* START Data section *

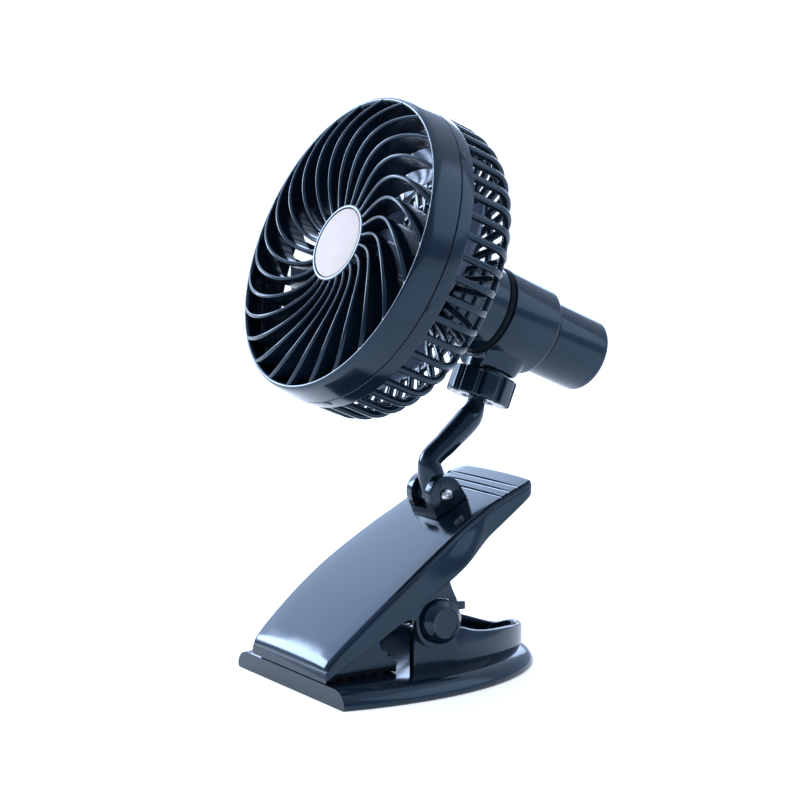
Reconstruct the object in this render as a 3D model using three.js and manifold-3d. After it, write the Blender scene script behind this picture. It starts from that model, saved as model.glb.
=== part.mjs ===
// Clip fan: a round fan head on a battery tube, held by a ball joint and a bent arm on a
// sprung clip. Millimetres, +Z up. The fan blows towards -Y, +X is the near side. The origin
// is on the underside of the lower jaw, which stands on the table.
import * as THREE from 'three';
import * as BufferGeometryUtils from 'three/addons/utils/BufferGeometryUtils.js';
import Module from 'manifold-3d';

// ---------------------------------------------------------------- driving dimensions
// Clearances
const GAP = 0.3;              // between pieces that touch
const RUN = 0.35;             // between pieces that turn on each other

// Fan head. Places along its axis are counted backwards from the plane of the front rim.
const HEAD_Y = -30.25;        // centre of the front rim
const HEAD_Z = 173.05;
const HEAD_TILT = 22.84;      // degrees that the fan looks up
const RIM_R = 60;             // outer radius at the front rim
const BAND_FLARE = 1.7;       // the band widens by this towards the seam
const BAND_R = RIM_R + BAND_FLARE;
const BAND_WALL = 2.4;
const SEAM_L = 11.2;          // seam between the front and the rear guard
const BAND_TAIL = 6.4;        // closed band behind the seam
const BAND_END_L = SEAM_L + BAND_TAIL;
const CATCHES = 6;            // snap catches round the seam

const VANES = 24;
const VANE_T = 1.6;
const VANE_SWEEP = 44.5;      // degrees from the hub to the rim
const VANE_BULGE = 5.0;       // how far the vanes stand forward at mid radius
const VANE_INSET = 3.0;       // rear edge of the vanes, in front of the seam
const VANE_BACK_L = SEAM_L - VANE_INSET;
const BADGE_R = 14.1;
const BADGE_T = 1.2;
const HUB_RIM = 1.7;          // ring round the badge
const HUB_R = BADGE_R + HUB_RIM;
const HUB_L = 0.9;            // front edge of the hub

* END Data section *

To be done ->
Return a word-for-word copy of the lines from the beginning of the listing to the line holding "const RUN = 0.35;", both kept.

Solved problem ->
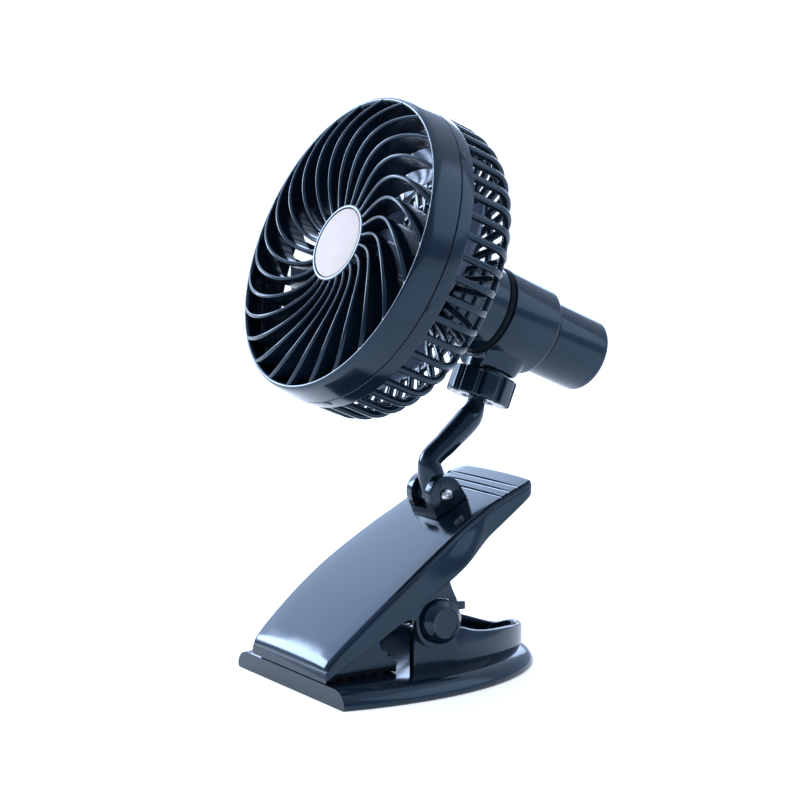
Reconstruct the object in this render as a 3D model using three.js and manifold-3d. After it, write the Blender scene script behind this picture. It starts from that model, saved as model.glb.
=== part.mjs ===
// Clip fan: a round fan head on a battery tube, held by a ball joint and a bent arm on a
// sprung clip. Millimetres, +Z up. The fan blows towards -Y, +X is the near side. The origin
// is on the underside of the lower jaw, which stands on the table.
import * as THREE from 'three';
import * as BufferGeometryUtils from 'three/addons/utils/BufferGeometryUtils.js';
import Module from 'manifold-3d';

// ---------------------------------------------------------------- driving dimensions
// Clearances
const GAP = 0.3;              // between pieces that touch
const RUN = 0.35;             // between pieces that turn on each other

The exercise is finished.